Corporate Governance

Oversight of Hasbro’s day-to-day operations lies with the executive team, headed by the Chief Executive Officer (CEO). Our Board of Directors, elected annually by shareholders, appoints and oversees Hasbro’s executive management and the conduct of our business. The Board is the ultimate decision-making body, except for matters reserved directly to our shareholders. Our CEO is a member, his dual role fostering strong communication between the Board and executive team.

We believe Hasbro was the first public company in the toy industry to elevate oversight of corporate social responsibility (CSR) to Board committee level. The Nominating, Governance, and Social Responsibility Committee deals with issues ranging from environmental sustainability and manufacturing ethics to diversity, philanthropy, and our obligations to our neighbors in communities around the world. Read more about the governance of CSR here.

Four other committees also assist the Board in its oversight of the business: Audit, Compensation, Executive, and Finance. Charters for all five committees can be read here.

The Board is guided by Hasbro’s Corporate Governance Principles. These give guidance in the following areas: Selection and Compensation of the Board; Board Leadership; Operation of the Board; Requirements of Board Service; Committee Matters; and Board Compensation. Read the principles in full here.

Our Board members, as well as all Hasbro employees and officers, are subject to the Hasbro Code of Conduct. This dates back to 1991 and is the cornerstone of our ethics policy, regulating many areas of our business and setting out ethical conduct and legal compliance requirements. Read more here.

In line with our Standards for Director Independence, 11 of our 13 Board members are independent. A list of Board members and their principal occupations is available here.
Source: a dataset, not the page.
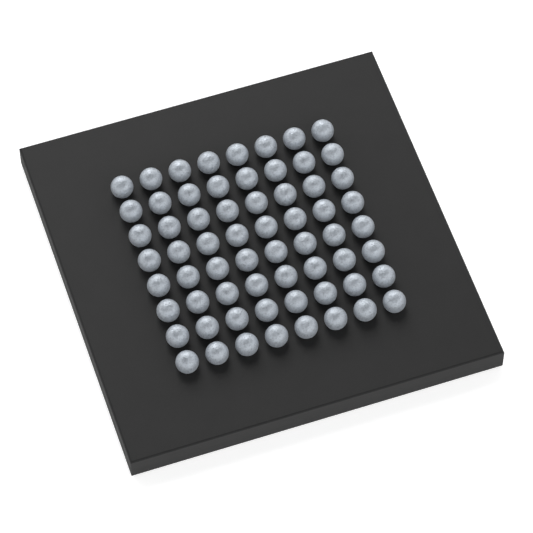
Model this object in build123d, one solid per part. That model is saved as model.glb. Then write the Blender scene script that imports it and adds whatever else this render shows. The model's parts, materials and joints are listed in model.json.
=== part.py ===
from build123d import *
import math
import os

# A microcontroller in a ball grid array package, ball side up, lying on its moulded face.
# Millimetres. The origin is the centre of the moulded face, and +Z points towards the solder balls.

# Body
body_width = 10.0
ball_side_bevel = 0.04        # takes the sharpness off the ball side's border
moulded_side_bevel = 0.05     # the same round the moulded face
cap_height = 0.50             # epoxy from the moulded face to the laminate

# Round mark moulded into the face, below the corner of the first ball
mark_diameter = 0.80
mark_depth = 0.05
mark_inset = 1.20             # from the body's sides to the mark's centre

# Laminate, from the die side to the ball side
trace_thickness = 0.02
core_thickness = 0.17
pad_thickness = 0.05          # the ball-side mask lies level with the pads

# Solder balls
balls_a_side = 8
ball_pitch = 0.80
ball_diameter = 0.60
pad_diameter = 0.42
shoulder_latitude = 35.0      # degrees above the ball's widest level
crown_latitude = 62.0

# Round outlines are drawn with flat sides, because there are so many of them
ball_sides = 12
pad_sides = ball_sides // 2

# Copper on the die side
trace_width = 0.10
via_diameter = 0.09
finger_row = 3.70             # from the centre to the outer ends of the bond fingers
paddle_width = 3.00

# Die, held under the laminate by a film of glue
die_width = 3.60
die_thickness = 0.20
attach_thickness = 0.025

# Bond wires
wire_width = 0.03
wire_drop = 0.12              # from the die's face to the lowest point of the loop
die_pad_pitch = 0.27
die_pad_inset = 0.10          # from the die's edge
stitch_length = 0.10          # the flattened end that is pressed onto the finger
stitch_inset = 0.15           # from the finger's outer end to the stitch's middle

# Levels, upwards
laminate_level = cap_height
core_level = laminate_level + trace_thickness
pad_level = core_level + core_thickness
face_level = pad_level + pad_thickness
die_level = laminate_level - attach_thickness - die_thickness

# Ball rows, counted inwards from the border of the grid
outer_row = (balls_a_side - 1) / 2 * ball_pitch
second_row = outer_row - ball_pitch

# Each side of the package is the back one turned about the middle
side_turns = {"back": 0, "left": 90, "front": 180, "right": 270}


def ring(sides, radius, level):
    """Corners of a level regular polygon round the Z axis."""
    turns = [2 * math.pi * side / sides for side in range(sides)]
    return [Vector(radius * math.cos(turn), radius * math.sin(turn), level) for turn in turns]


def flat(*corners):
    """A flat face between corners."""
    return Face(Wire.make_polygon(corners))


def post(sides, diameter, level, height):
    """An upright post with flat sides round the Z axis."""
    return extrude(flat(*ring(sides, diameter / 2, level)), height, dir=(0, 0, 1))


def block(width, level, thickness):
    """A square block round the Z axis."""
    return Pos(Z=level) * extrude(Rectangle(width, width), thickness)


def plate(level, thickness):
    """A layer of the package, as wide as the body and sawn with it."""
    return block(body_width, level, thickness)


def bevelled(solid, side, size):
    """The solid with its top face's border bevelled at side -1, or its bottom face's at side 0."""
    return chamfer(solid.faces().sort_by(Axis.Z)[side].edges(), size)


def straight_band(lower, upper):
    """Faces between two rings of the same number of corners."""
    count = len(lower)
    faces = []
    for here in range(count):
        after = (here + 1) % count
        faces.append(flat(lower[here], lower[after], upper[after], upper[here]))
    return faces


def doubling_band(few, many):
    """Faces between a ring and another with twice as many corners."""
    faces = []
    for here in range(len(few)):
        after = (here + 1) % len(few)
        start, middle, end = many[2 * here], many[2 * here + 1], many[2 * after]
        faces.append(flat(few[here], start, middle))
        faces.append(flat(few[here], middle, few[after]))
        faces.append(flat(few[after], middle, end))
    return faces


def solder_ball():
    """A ball melted onto its pad: a round form cut off level where it wets the pad."""
    radius = ball_diameter / 2
    centre = face_level + math.sqrt(radius**2 - (pad_diameter / 2) ** 2)

    def ring_at(sides, latitude):
        turn = math.radians(latitude)
        return ring(sides, radius * math.cos(turn), centre + radius * math.sin(turn))

    foot = ring(pad_sides, pad_diameter / 2, face_level)
    waist = ring_at(ball_sides, 0)
    shoulder = ring_at(ball_sides, shoulder_latitude)
    crown = ring_at(pad_sides, crown_latitude)
    tip = Vector(0, 0, centre + radius)
    faces = [flat(*foot)]
    faces += doubling_band(foot, waist)
    faces += straight_band(waist, shoulder)
    faces += doubling_band(crown, shoulder)
    faces += [flat(crown[side], crown[(side + 1) % pad_sides], tip) for side in range(pad_sides)]
    return Solid(Shell(faces))


def ball_place(column, row):
    """The centre of a ball, with columns counted from the left and rows from the back."""
    return Pos(-outer_row + column * ball_pitch, outer_row - row * ball_pitch, 0)


def is_signal(column, row):
    """True in the two outer rings of the grid. The balls inside them are ground."""
    from_border = min(column, row, balls_a_side - 1 - column, balls_a_side - 1 - row)
    return from_border < 2


grid = [(column, row) for row in range(balls_a_side) for column in range(balls_a_side)]
signal_places = [ball_place(*ball) for ball in grid if is_signal(*ball)]
ground_places = [ball_place(*ball) for ball in grid if not is_signal(*ball)]


def side_balls():
    """The signal balls that the back side serves, in the order of its bond fingers."""
    outer = [Vector(-outer_row + n * ball_pitch, outer_row) for n in range(balls_a_side - 1)]
    second = [Vector(-second_row + n * ball_pitch, second_row) for n in range(balls_a_side - 3)]
    return sorted(outer + second, key=lambda ball: ball.X + ball.Y / 2)


def finger_end(order):
    """Outer end of a bond finger. The first is in line with the first ball of the outer row."""
    return Vector(-outer_row + order * ball_pitch / 2, finger_row)


def trace(ball, order):
    """A straight copper trace from its bond finger's outer end to just past its ball's via."""
    run = finger_end(order) - ball
    length = run.length + via_diameter / 2
    middle = finger_end(order) - run.normalized() * (length / 2)
    turn = math.degrees(math.atan2(run.Y, run.X))
    bar = extrude(Rectangle(length, trace_width), trace_thickness)
    return Pos(middle.X, middle.Y, laminate_level) * Rot(Z=turn) * bar


def bond_wire(ball, order, count):
    """A wire of square section that leaves the die straight down and then rises to its finger."""
    start = Vector((order - (count - 1) / 2) * die_pad_pitch, die_width / 2 - die_pad_inset)
    end = finger_end(order) - (finger_end(order) - ball).normalized() * stitch_inset
    reach = (end - start).length
    along = (end - start).normalized()
    across = along.cross(Vector(0, 0, 1))
    half = wire_width / 2
    lowest = die_level - wire_drop
    profile = Polyline(
        (-half, die_level),
        (-half, lowest),
        (reach + stitch_length / 2, laminate_level),
        (reach - stitch_length / 2, laminate_level),
        (half, lowest + wire_width),
        (half, die_level),
        close=True,
    )
    loop_plane = Plane(origin=start, x_dir=along, z_dir=across)
    return extrude(loop_plane * make_face(profile), half, both=True)


def round_mark():
    """The shallow round mark, as the solid that it leaves out of the moulded face."""
    place = body_width / 2 - mark_inset
    return Pos(place, place, 0) * extrude(Circle(mark_diameter / 2), mark_depth)


def turned(solids, side):
    """Copies of the back side's solids for another side."""
    return [Rot(Z=side_turns[side]) * solid for solid in solids]


# Die side
balls_served = side_balls()
back_traces = [trace(ball, order) for order, ball in enumerate(balls_served)]
back_wires = [bond_wire(ball, order, len(balls_served)) for order, ball in enumerate(balls_served)]
traces = {side: turned(back_traces, side) for side in side_turns}
wires = {side: turned(back_wires, side) for side in side_turns}
die_paddle = block(paddle_width, laminate_level, trace_thickness)
die_attach = block(die_width, laminate_level - attach_thickness, attach_thickness)
die = block(die_width, die_level, die_thickness)

# Vias and pads, upright through the laminate
via = post(pad_sides, via_diameter, core_level, core_thickness)
pad = post(pad_sides, pad_diameter, pad_level, pad_thickness)
signal_vias = [place * via for place in signal_places]
thermal_vias = [place * via for place in ground_places]
signal_pads = [place * pad for place in signal_places]
ground_pads = [place * pad for place in ground_places]

# Layers, each cut round what lies in it
all_traces = sum(traces.values(), [])
all_wires = sum(wires.values(), [])
die_side_mask = plate(laminate_level, trace_thickness) - [die_paddle] - all_traces
laminate_core = plate(core_level, core_thickness) - signal_vias - thermal_vias
mask_blank = bevelled(plate(pad_level, pad_thickness), -1, ball_side_bevel)
ball_side_mask = mask_blank - signal_pads - ground_pads
cap_blank = bevelled(plate(0, cap_height), 0, moulded_side_bevel)
mould_cap = cap_blank - [die, die_attach, round_mark()] - all_wires

nodes = {
    "mould_cap": [mould_cap],
    "die": [die],
    "die_attach": [die_attach],
    "die_paddle": [die_paddle],
    "die_side_mask": [die_side_mask],
    "laminate_core": [laminate_core],
    "ball_side_mask": [ball_side_mask],
    "signal_vias": signal_vias,
    "thermal_vias": thermal_vias,
    "signal_ball_pads": signal_pads,
    "ground_ball_pads": ground_pads,
}
for side in side_turns:
    nodes[f"bond_wires_{side}"] = wires[side]
    nodes[f"copper_traces_{side}"] = traces[side]
ball = solder_ball()
for row in range(balls_a_side):
    letter = chr(ord("a") + row)
    nodes[f"solder_balls_row_{letter}"] = [ball_place(column, row) * ball for column in range(balls_a_side)]

os.makedirs("parts", exist_ok=True)
for name, solids in nodes.items():
    whole = solids[0] if len(solids) == 1 else Compound(children=solids)
    export_step(whole, f"parts/{name}.step")
    print(name, len(solids))
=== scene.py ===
# %% [markdown]
# # A microcontroller with its solder balls up
#
# The part is a chip package of the ball grid array kind. It lies on its moulded face, so that the
# side that will be soldered to a board looks up: a flat black face with 64 silvery balls.
# The solids come from the CAD model, in metres. This script gives them their finishes, puts smooth
# balls in the place of the flat-sided ones, and lights and frames the whole.

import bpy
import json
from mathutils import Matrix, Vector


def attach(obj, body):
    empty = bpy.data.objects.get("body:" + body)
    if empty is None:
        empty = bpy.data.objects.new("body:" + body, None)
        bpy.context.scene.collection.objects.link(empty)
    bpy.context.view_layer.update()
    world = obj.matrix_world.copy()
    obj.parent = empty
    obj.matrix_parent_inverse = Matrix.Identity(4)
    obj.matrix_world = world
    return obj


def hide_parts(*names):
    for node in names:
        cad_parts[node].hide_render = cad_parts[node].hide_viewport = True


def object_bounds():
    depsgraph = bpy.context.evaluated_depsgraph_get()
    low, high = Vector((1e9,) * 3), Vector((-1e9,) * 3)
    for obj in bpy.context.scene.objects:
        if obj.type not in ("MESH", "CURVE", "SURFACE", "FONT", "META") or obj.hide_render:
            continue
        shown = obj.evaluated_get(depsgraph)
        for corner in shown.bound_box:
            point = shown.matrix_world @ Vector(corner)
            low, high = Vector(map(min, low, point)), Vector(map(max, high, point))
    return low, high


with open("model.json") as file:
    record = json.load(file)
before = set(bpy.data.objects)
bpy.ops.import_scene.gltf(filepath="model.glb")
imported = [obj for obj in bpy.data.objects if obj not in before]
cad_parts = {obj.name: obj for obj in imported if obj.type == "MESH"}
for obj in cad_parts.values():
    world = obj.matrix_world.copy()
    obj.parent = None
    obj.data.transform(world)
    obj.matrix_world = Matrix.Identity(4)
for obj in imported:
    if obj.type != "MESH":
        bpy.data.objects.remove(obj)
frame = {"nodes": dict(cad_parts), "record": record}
solid_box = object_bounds()
box_mm = [tuple(round(c * 1000, 3) for c in corner) for corner in solid_box]
print("solid model:", len(frame["nodes"]), "nodes, box", box_mm)

# %% Imports and the unit
import json
import math

import bpy

MM = 0.001

# %% [markdown]
# ## The camera
#
# The photograph was taken from above and in front, a little to the left, with a long lens. The
# angles and the distance come from fitting the grid of balls, which is a ready-made ruler: eight
# by eight points at a known pitch. A long lens far away keeps the rows nearly parallel.

# %% Camera
BALL_FACE = 0.74 * MM                     # height of the black face above the moulded one
camera_place = (-12.667 * MM, -38.293 * MM, BALL_FACE + 64.63 * MM)
look_down = math.radians(58.40)
look_round = math.radians(-18.672)
image_width = 533                         # pixels
focal_length = 2918.9                     # pixels
sensor_width = 36                         # millimetres, a full-size film frame

bpy.ops.object.select_all(action="DESELECT")
bpy.ops.object.camera_add(location=camera_place, rotation=(math.pi / 2 - look_down, 0, look_round))
camera = bpy.context.object
camera.name = "camera"
camera.data.sensor_width = sensor_width
camera.data.lens = focal_length / image_width * sensor_width
camera.data.clip_start = 1 * MM
camera.data.clip_end = 20                 # metres, past the far edge of the floor
bpy.context.scene.camera = camera
bpy.context.scene.view_settings.view_transform = "Standard"
print("camera: lens", round(camera.data.lens, 1), "mm")

# %% [markdown]
# ## A small language for finishes
#
# A finish is a network of nodes. Written node by node it is long and hard to read. So `Network`
# adds any node with one method, `Finish` is the network of one material, and `Value` wraps a
# node's output so that plain formulas work: `1 - line` adds a Math node and returns its output.

# %% Values that can be added and multiplied
class Value:
    """What a node gives, with the operators that a formula needs."""

    def __init__(self, network, socket):
        self.network = network
        self.socket = socket

    def maths(self, operation, *values):
        inputs = dict(enumerate(values))
        return self.network.node("ShaderNodeMath", {"operation": operation}, inputs)

    def __add__(self, other):
        return self.maths("ADD", self, other)

    def __sub__(self, other):
        return self.maths("SUBTRACT", self, other)

    def __rsub__(self, other):
        return self.maths("SUBTRACT", other, self)

    def __mul__(self, other):
        return self.maths("MULTIPLY", self, other)

    def __abs__(self):
        return self.maths("ABSOLUTE", self)

    __radd__ = __add__
    __rmul__ = __mul__

    def larger(self, other):
        return self.maths("MAXIMUM", self, other)

    def smooth(self, start, end):
        """0 before start, 1 after end, and smooth between them."""
        spans = {"Value": self, "From Min": start, "From Max": end}
        settings = {"interpolation_type": "SMOOTHSTEP"}
        return self.network.node("ShaderNodeMapRange", settings, spans)


# %% A network of nodes
def set_stops(elements, stops):
    """Gives a colour ramp its stops, each a place from 0 to 1 and a colour."""
    while len(elements) < len(stops):
        elements.new(1.0)
    for element, (place, colour) in zip(elements, stops):
        element.position = place
        element.color = colour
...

You can find more corporate governance information on our Investor Relations pages. Stakeholders, including employees, are encouraged to provide feedback to the Board by writing to c/o Presiding Director, Hasbro, Inc., P.O. Box 495, Pawtucket, Rhode Island 02860.

Executive Compensation

Two overarching principles form the basis for our executive compensation and retention program.

First, pay for performance is critical. We believe a large majority of an executive’s overall compensation should be at risk and based upon company performance. The executive team’s primary responsibility is to drive financial and business performance and create value for shareholders and other stakeholders. If Hasbro fails to achieve business and financial goals, the value of our total executive compensation package is significantly reduced. We implement this principle by using variable compensation elements, such as cash management incentive plan awards and equity awards. For example, under the 2010 cash management incentive plan, target payouts were lower than they otherwise would have been due to company’s achievement of only 92 percent of its target corporate performance.
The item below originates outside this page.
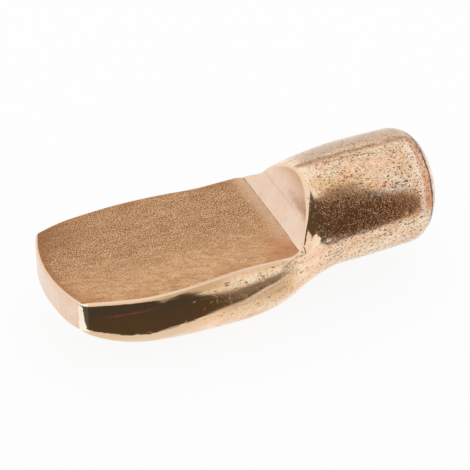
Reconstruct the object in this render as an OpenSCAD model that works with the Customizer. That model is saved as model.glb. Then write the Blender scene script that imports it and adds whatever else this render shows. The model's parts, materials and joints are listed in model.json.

Second, we primarily reward overall performance by Hasbro, or its major business units, and to a lesser extent reward individual executive performance. Our leadership believes this approach fosters teamwork and maximizes Hasbro’s overall performance. We put this principle into practice by heavily weighting the two most significant variable components of our executive compensation program - management incentive plan awards and equity awards - to achieving our corporate goals and good performance.

Hasbro’s Compensation Committee oversees this process. It structures compensation in ways that appropriately reward excellent past performance and maximize future performance without encouraging excessive risk taking or other executive behavior not in Hasbro’s best interests.